The master bedroom wing opens onto a porch overlooking the pool. The floors in the grand master bathroom are travertine, while the vanity tops are onyx from Carr Stone. Randy Powell, another longtime friend, did the design for the ceiling. “He is extremely talented and passionate about his work,” Benedetto says. The ceilings took three month just in the framing. The finish is actual Cementous stucco applied by a team from Honduras.

Benedetto had high praise for the workman who did each job. “I do need to mention Bruce and Garrett Soileau, my great finish carpenters who did much of the woodwork. Their work is always perfect,” he says.

Upstairs there is an office, an exercise room and two bedrooms and bathrooms.

“My house was a labor of love and it was well worth the time and effort,” he says. “Now it is time to relax and enjoy it.”

 

The onyx vanity top in the master bathroom came from Carr Stone; Randy Powell is credited with the design of the ceiling that was done by a team from Honduras and took three months to complete.

 Large mahogany columns, designed by Benedetto and milled at Riverside Lumber, define the dining room off the foyer; a herringbone-pattern inset of fine mahogany indicates the center floor that perfectly accommodates the dining room table and chairs and lighted cobalt blue windows framed in old cypress are featured on either side of the columns.

The handrail on the stairway is hand-carved white oak, while the metalwork is solid commercial bronze with a special high copper content to cast a rose patina; each of the 200 pieces were shaped and formed on site by Brett Thibodeaux.
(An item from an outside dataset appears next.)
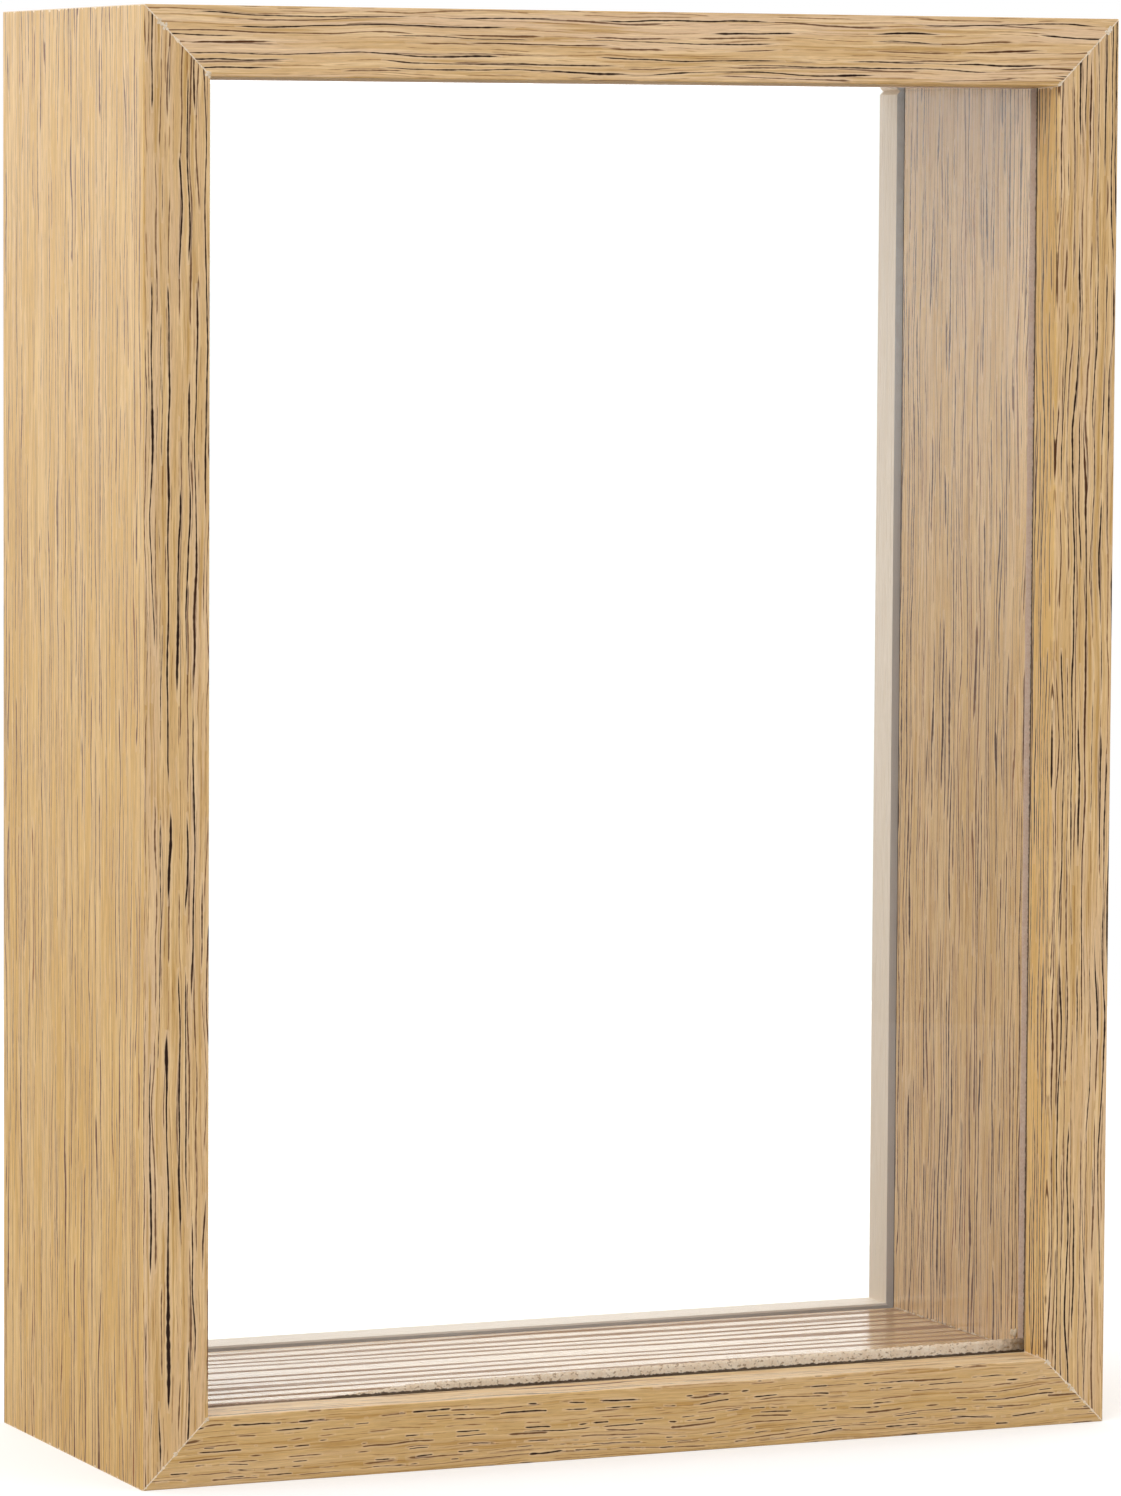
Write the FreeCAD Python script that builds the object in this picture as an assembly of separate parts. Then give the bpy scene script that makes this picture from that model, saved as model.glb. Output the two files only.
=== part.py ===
import FreeCAD, Part
import math
import os

# Free-standing see-through shadow box for a 127 x 178 mm (5 x 7 in) pane.
# X runs to the right, Y from the front to the back, Z up, in millimetres.
# The origin is the middle of the box that holds the whole part, at its base.

# Panes of glass
glass_width = 127.0
glass_height = 177.8
glass_thickness = 2.0
glass_overlap = 3.175  # how far the front lip covers the pane on each side
pane_clearance = 0.55  # between the pane's sides and the rebate

# Moulding
face_width = 9.0
lip_depth = 5.5
lip_rise = 0.25  # how far the lip's inner face closes in from front to back
outer_arris_radius = 0.25
inner_arris_radius = 0.3

# Lining and the raw strip that takes up the slack behind the front pane
liner_depth = 38.1
liner_reveal = 0.35  # how far the lining stands inside the lip's opening
packing_thickness = 0.6
packing_left_height = 3.7
packing_shoulder_height = 5.1
packing_right_height = 5.7
packing_tear_start = 19.0  # from the strip's left end, along its length
packing_tear_end = 35.5

# Removable back: a pane with a frame of strips glued to its edge
back_strip_depth = 5.5
back_strip_reveal = 0.8  # how far the strips stand inside the lip's opening
back_strip_top_reveal = 0.2  # the top strip stays behind the lining's roof
back_seat_gap = 0.3  # between the lining and the back pane
back_side_clearance = 0.2  # between the back and the rebate it slides out of
back_recess = 0.3  # how far the back sits below the rear of the moulding

# Turn buttons and their screws
button_thickness = 0.8
button_tail_radius = 2.1
button_tip_radius = 1.4
button_edge_radius = 0.2
button_setback = 0.25  # a closed button stops this far short of the opening
button_from_end = 44.0  # from the top and the bottom of the box to the pivots
button_play = 0.1  # under the button, under the screw head and round the shank
screw_radius = 0.9
screw_length = 9.0
screw_point_length = 1.6
screw_head_radius = 1.7
screw_head_height = 1.0
screw_dome_height = 0.5
screw_slot_width = 0.45
screw_slot_depth = 0.55
screw_slot_length = 2.0

# Nails across the mitres
v_nail_wing = 2.6
v_nail_thickness = 0.5
v_nail_length = 7.0
v_nail_sink = 0.2

# Sizes that follow from the ones above
sight_width = glass_width - 2 * glass_overlap
sight_height = glass_height - 2 * glass_overlap
box_width = sight_width + 2 * face_width
box_height = sight_height + 2 * face_width
web_thickness = face_width - glass_overlap - pane_clearance
pocket_height = box_height - 2 * web_thickness
liner_face = face_width + liner_reveal
floor_width = box_width - 2 * liner_face

# Places along the depth, first counted from the front of the moulding
front_glass_start = lip_depth
packing_start = front_glass_start + glass_thickness
liner_start = packing_start + packing_thickness
liner_end = liner_start + liner_depth
back_glass_start = liner_end + back_seat_gap
back_strip_start = back_glass_start + glass_thickness
back_strip_end = back_strip_start + back_strip_depth
box_depth = back_strip_end + back_recess
button_start = box_depth + button_play
screw_head_start = button_start + button_thickness + button_play
whole_depth = screw_head_start + screw_head_height
front_y = -whole_depth / 2

# Turn button plan
pivot_inset = web_thickness / 2
button_reach = face_width - pivot_inset - button_setback

X_AXIS = FreeCAD.Vector(1, 0, 0)
Y_AXIS = FreeCAD.Vector(0, 1, 0)
ORIGIN = FreeCAD.Vector(0, 0, 0)

# A bar is modelled along the bottom edge, with its outer face at Z 0,
# then turned about Y and moved onto its side of the box.
SIDES = {
    "bottom": {"turn": 0, "x": 0, "z": 0, "length": box_width},
    "top": {"turn": 180, "x": 0, "z": box_height, "length": box_width},
    "left": {"turn": 90, "x": -box_width / 2, "z": box_height / 2, "length": box_height},
    "right": {"turn": -90, "x": box_width / 2, "z": box_height / 2, "length": box_height},
}


def plan_face(points, y):
    """Face of a closed outline given as (x, z) points, standing at depth y."""
    corners = [FreeCAD.Vector(x, y, z) for x, z in points]
    return Part.Face(Part.makePolygon(corners + corners[:1]))


def plan_prism(points, start, end):
    """Solid of an (x, z) outline between two depths counted from the front."""
    face = plan_face(points, front_y + start)
    return face.extrude(Y_AXIS * (end - start))


def box_between(x_range, depth_range, z_range):
    """Box with its depth counted from the front of the moulding."""
    size_x = x_range[1] - x_range[0]
    size_y = depth_range[1] - depth_range[0]
    size_z = z_range[1] - z_range[0]
    corner = FreeCAD.Vector(x_range[0], front_y + depth_range[0], z_range[0])
    return Part.makeBox(size_x, size_y, size_z, corner)


def onto_side(shape, side):
    """Turn a bar that was built along the bottom onto the named side."""
    spot = SIDES[side]
    shape.rotate(ORIGIN, Y_AXIS, spot["turn"])
    shape.translate(FreeCAD.Vector(spot["x"], 0, spot["z"]))
    return shape


def mitred(outer, inner, length, start, end):
    """Prism with 45 degree ends between two heights above the bar's outer face."""
    half = length / 2
    outline = [
        (-half + outer, outer),
        (half - outer, outer),
        (half - inner, inner),
        (-half + inner, inner),
    ]
    return plan_prism(outline, start, end)


def arc_corner(x, corner, centre):
    """Quarter arc in a YZ plane, from and to the points beside a square corner."""
    (corner_y, corner_z), (centre_y, centre_z) = corner, centre
    first = FreeCAD.Vector(x, corner_y, centre_z)
    last = FreeCAD.Vector(x, centre_y, corner_z)
    middle_y = centre_y + (corner_y - centre_y) * math.cos(math.pi / 4)
    middle_z = centre_z + (corner_z - centre_z) * math.sin(math.pi / 4)
    middle = FreeCAD.Vector(x, middle_y, middle_z)
    return Part.Arc(first, middle, last).toShape()


def moulding_bar(length):
    """L-shaped moulding with a front lip, rounded along its three long arrises."""
    x = -length / 2
    outer = outer_arris_radius
    inner = inner_arris_radius
    front = front_y
    lip_back = front_y + lip_depth
    rear = front_y + box_depth
    lip_crest = face_width + lip_rise

    def point(y, z):
        return FreeCAD.Vector(x, y, z)

    def line(a, b):
        return Part.LineSegment(point(*a), point(*b)).toShape()

    edges = [
        line((rear - outer, 0), (front + outer, 0)),
        arc_corner(x, (front, 0), (front + outer, outer)),
        line((front, outer), (front, face_width - inner)),
        arc_corner(x, (front, face_width), (front + inner, face_width - inner)),
        line((front + inner, face_width), (lip_back, lip_crest)),
        line((lip_back, lip_crest), (lip_back, web_thickness)),
        line((lip_back, web_thickness), (rear, web_thickness)),
        line((rear, web_thickness), (rear, outer)),
        arc_corner(x, (rear, 0), (rear - outer, outer)),
    ]
    wire = Part.Wire(Part.__sortEdges__(edges))
    bar = Part.Face(wire).extrude(X_AXIS * length)
    return bar.common(mitred(0, lip_crest, length, 0, box_depth))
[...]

Located in Metairie Club Gardens, Benedetto designed the exterior of his home in the Mediterranean style, with a distinct Tuscan flavor, on a lot where a house had been torn down after Hurricane Katrina.
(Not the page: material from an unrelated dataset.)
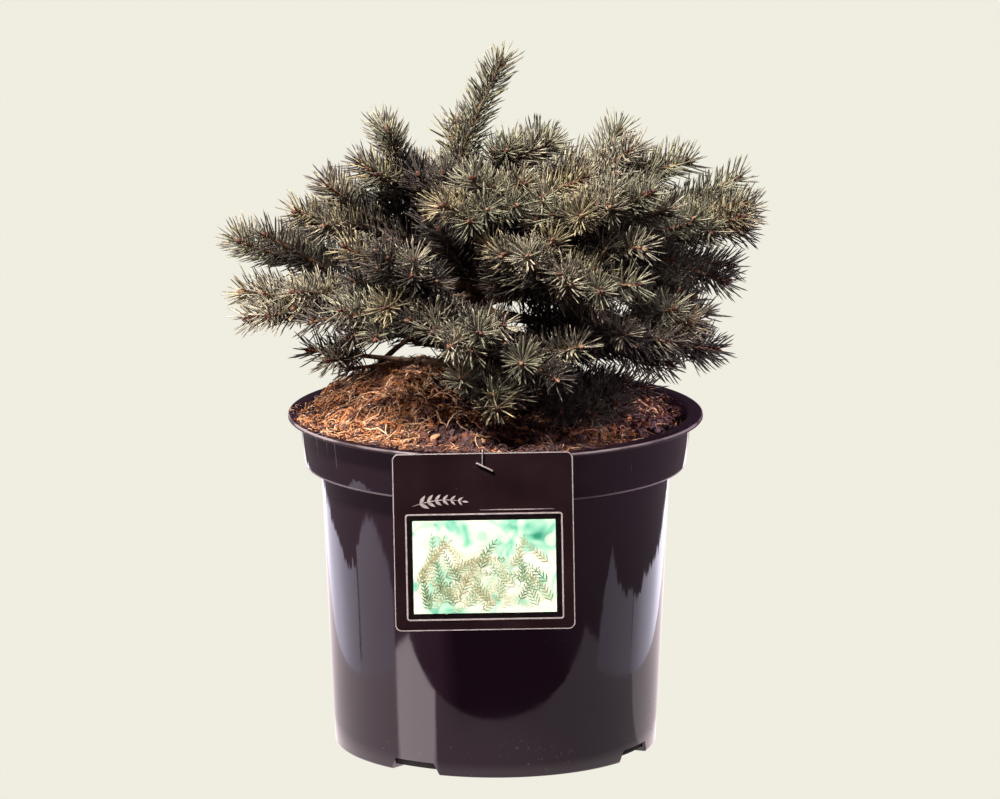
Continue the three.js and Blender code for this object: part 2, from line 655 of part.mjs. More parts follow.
// The whole mass: its stem from a flat foot, the first leading shoot from the stem's end, the second
// from the stem's side, their side shoots, and then a needle on each face that can take one.
function massGeometry(mass, index) {
  const { start, heading, leading, sides } = mass;
  const skin = { corners: [], faces: [] };
  const { side, lift } = sideAndLift(heading);
  const foot = [90, -30, -150].map((degrees) => {
    const corner = start.clone().addScaledVector(side, STEM_RADIUS * Math.cos(radians(degrees)));
    return addCorner(skin, corner.addScaledVector(lift, STEM_RADIUS * Math.sin(radians(degrees))));
  });
  const stemEnd = start.clone().addScaledVector(heading, STEM_LENGTH);
  const stem = { curve: new THREE.LineCurve3(start, stemEnd), radius: STEM_RADIUS, bare: Infinity };
  const grown = ringFaces(skin, foot, stem, 1);
  const footFace = { face: [foot[0], foot[2], foot[1]], shoot: stem, share: 0, closing: true };
  skin.faces = [footFace, ...grown.faces, ...shootFaces(skin, grown.next, leading[0], CORE_STEP)];
  leading.slice(1).forEach((shoot) => {
    const away = new THREE.Vector3().subVectors(shoot.curve.getPoint(1), leading[0].curve.getPoint(1));
    sprout(skin, sproutSites(skin, stem, 0.5, away.normalize()), shoot, FORK_CLEAR);
  });
  sides.forEach((shoots, j) => {
    for (const shoot of shoots) {
      const room = fitted(shoot, index);
      const sites = sproutSites(skin, leading[j], shoot.share, shoot.outward);
      if (room) sprout(skin, sites, room, ROOT_CLEAR);
    }
  });
  const random = seeded(index * 100);
  for (const site of skin.faces.filter(({ shoot, share }) => share >= shoot.bare)) {
    drawNeedle(skin, site, index, random);
  }
  return meshFrom(
    skin.corners,
    skin.faces.map(({ face }) => face),
  );
}

// The hanging card: a rounded square that hangs by its top from the lip, turned a little in its plane.
const CARD = { width: 98, height: 98.8, thick: 0.8, corner: 3.6, x: -7, top: 189, turn: -1 };
const CARD_HOLE = { drop: 6.7, radius: 1.4 };
const cardBack = -(LIP_RADIUS + GAP);
const tieHeight = CARD.top - CARD_HOLE.drop;

function roundedRectangle(width, height, corner) {
  const shape = new THREE.Shape();
  const x = width / 2;
  const y = height / 2;
  shape.moveTo(-x + corner, -y);
  shape.lineTo(x - corner, -y);
  shape.absarc(x - corner, -y + corner, corner, -Math.PI / 2, 0);
  shape.lineTo(x, y - corner);
  shape.absarc(x - corner, y - corner, corner, 0, Math.PI / 2);
  shape.lineTo(-x + corner, y);
  shape.absarc(-x + corner, y - corner, corner, Math.PI / 2, Math.PI);
  shape.lineTo(-x, -y + corner);
  shape.absarc(-x + corner, -y + corner, corner, Math.PI, 1.5 * Math.PI);
  return shape;
}

function cardGeometry() {
  const shape = roundedRectangle(CARD.width, CARD.height, CARD.corner);
  const hole = new THREE.Path();
  hole.absarc(0, CARD.height / 2 - CARD_HOLE.drop, CARD_HOLE.radius, 0, 2 * Math.PI, true);
  shape.holes.push(hole);
  const options = { depth: CARD.thick, bevelEnabled: false, curveSegments: 3 };
  const card = new THREE.ExtrudeGeometry(shape, options);
  card.translate(0, CARD_HOLE.drop - CARD.height / 2, 0);
  card.rotateX(Math.PI / 2);
  card.rotateY(radians(CARD.turn));
  card.translate(CARD.x, cardBack, tieHeight);
  return card;
}

// The tie: a ball under the lip, a thread up through the lip, over the card and down its face, a short
// pin into the card's hole, and a bar across the front.
const TIE = { thread: 0.5, ball: 1.2, bar: 0.7, barLength: 10.4, barTurn: 26, lipHole: 1.2, inset: 3.4 };
const TIE_OVERLAP = 0.35;
const BAR_DROP = 0.6;
const BAR_SHIFT = 1.25;
const tieY = -(LIP_RADIUS - TIE.inset);
const ROD_SIDES = 8;

function tieHole() {
  const hole = new THREE.CylinderGeometry(TIE.lipHole, TIE.lipHole, 3 * LIP_THICK, 10);
  hole.rotateX(Math.PI / 2);
  hole.translate(CARD.x, tieY, POT_HEIGHT - LIP_THICK / 2);
  return solidOf(hole);
}

function rod(from, to, radius) {
  const heading = new THREE.Vector3().subVectors(to, from).normalize();
  const ends = [from, to].map((point) => ({ point, heading, radius }));
  return solidOf(tube(ends, ROD_SIDES));
}

function tieSolid() {
  const front = cardBack - CARD.thick - GAP - TIE.bar;
  const over = CARD.top + 2 * GAP + TIE.thread;
  const at = (y, z) => new THREE.Vector3(CARD.x, y, z);
  const ballHeight = POT_HEIGHT - LIP_THICK - GAP - TIE.ball;
  const ball = new THREE.SphereGeometry(TIE.ball, 8, 6);
  ball.translate(CARD.x, tieY, ballHeight);
  const half = TIE.barLength / 2;
  const lean = radians(TIE.barTurn);
  const along = new THREE.Vector3(Math.cos(lean), 0, -Math.sin(lean));
  const barMiddle = at(front, tieHeight - BAR_DROP).addScaledVector(along, BAR_SHIFT);
  const bar = [-half, half].map((offset) => barMiddle.clone().addScaledVector(along, offset));
  return wasm.Manifold.union([
    solidOf(ball),
    rod(at(tieY, ballHeight), at(tieY, over + TIE_OVERLAP), TIE.thread),
    rod(at(tieY + TIE_OVERLAP, over), at(front - TIE_OVERLAP, over), TIE.thread),
    rod(at(front, over + TIE_OVERLAP), at(front, tieHeight - BAR_DROP), TIE.thread),
    rod(at(front, tieHeight), at(cardBack, tieHeight), TIE.thread),
    rod(bar[0], bar[1], TIE.bar),
  ]);
}

add("pot", geometryOf(potSolid()), MATERIALS.pot);
add("potting_mulch", mulchSolid(), MATERIALS.mulch);
add("trunk", trunkSolid(0), MATERIALS.bark);
const trunkCutter = solidOf(trunkSolid(GAP));
BOUGHS.forEach((row, i) => {
  const limb = solidOf(tube(limbs[i], BOUGH_SIDES)).subtract(trunkCutter);
  add("bough_" + row.name, geometryOf(limb), MATERIALS.bark);
});
masses.forEach((mass, index) => {
  add("shoots_" + mass.name, massGeometry(mass, index), MATERIALS.needles);
});
add("label_card", cardGeometry(), MATERIALS.card);
add("label_tie", geometryOf(tieSolid()), MATERIALS.tie);

export default group;
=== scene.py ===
# A dwarf globe blue spruce in its nursery pot, on a pale studio table.
#
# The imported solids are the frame: fine pieces made here stand for them, each one in the place of its
# solid. Shapes are worked out in millimetres and put into the meshes in metres. +Z is up, and the
# viewer's side is -Y.
import bpy
import numpy as np
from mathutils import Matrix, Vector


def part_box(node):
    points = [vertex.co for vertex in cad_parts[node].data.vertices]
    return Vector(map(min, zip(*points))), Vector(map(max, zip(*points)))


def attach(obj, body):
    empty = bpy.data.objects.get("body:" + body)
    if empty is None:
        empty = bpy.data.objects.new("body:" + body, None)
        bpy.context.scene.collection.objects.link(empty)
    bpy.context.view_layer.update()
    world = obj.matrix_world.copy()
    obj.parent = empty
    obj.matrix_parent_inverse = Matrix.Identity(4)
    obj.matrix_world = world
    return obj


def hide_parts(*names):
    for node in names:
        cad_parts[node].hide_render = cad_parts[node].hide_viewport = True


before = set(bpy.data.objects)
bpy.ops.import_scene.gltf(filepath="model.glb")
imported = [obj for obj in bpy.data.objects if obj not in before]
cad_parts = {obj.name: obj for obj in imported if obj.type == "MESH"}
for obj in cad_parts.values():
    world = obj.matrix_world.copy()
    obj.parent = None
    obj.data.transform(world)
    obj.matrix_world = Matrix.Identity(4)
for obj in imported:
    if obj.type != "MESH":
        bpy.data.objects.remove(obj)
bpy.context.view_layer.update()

# The pot.
# A 5 litre container of black plastic, moulded as one thin shell: a slightly conical body, a deep
# collar that steps out from it, a flanged lip, and four drain notches where the wall meets the floor.
MM = 0.001
POT_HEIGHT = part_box("pot")[1].z / MM
LIP_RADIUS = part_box("pot")[1].x / MM
LIP_THICK = 2.0
COLLAR_TOP_RADIUS = 108.5
COLLAR_FOOT_RADIUS = 105.5
COLLAR_DEPTH = 29.0
COLLAR_STEP = 3.0
BODY_TOP_RADIUS = 96.8
FOOT_RADIUS = 89.3
WALL = 1.8
FLOOR = 2.4
NOTCH_COUNT = 4
NOTCH_AZIMUTH = 240.0
NOTCH_FOOT = 31.0
NOTCH_TOP = 24.0
NOTCH_HEIGHT = 6.8
NOTCH_DEPTH = 12.0
NOTCH_COLUMNS = 8
QUARTER_COLUMNS = 72
FILLET_STEPS = 4
WALL_WAVE = 0.16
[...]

The handrail on the stairway is hand-carved white oak, while the metalwork is solid commercial bronze with a special high copper content to cast a rose patina; each of the 200 pieces were shaped and formed on site by Brett Thibodeaux.

George Benedetto

 The panels for the copper ceiling in the kitchen were made on the construction site; unique cabinets of Birdseye maple, with the fronts of individual solid tambour, were milled on site, and the solid copper and bronze old deck cargo light hangings over the island are from a ship salvage yard in south Florida and restored by Benedetto.

The large living room opens onto the deck surrounding the pool, hot tub and rear porches; the leather belt-driven ceiling fans were fashioned from components obtained by Benedetto and assembled by Brett Thibodeaux.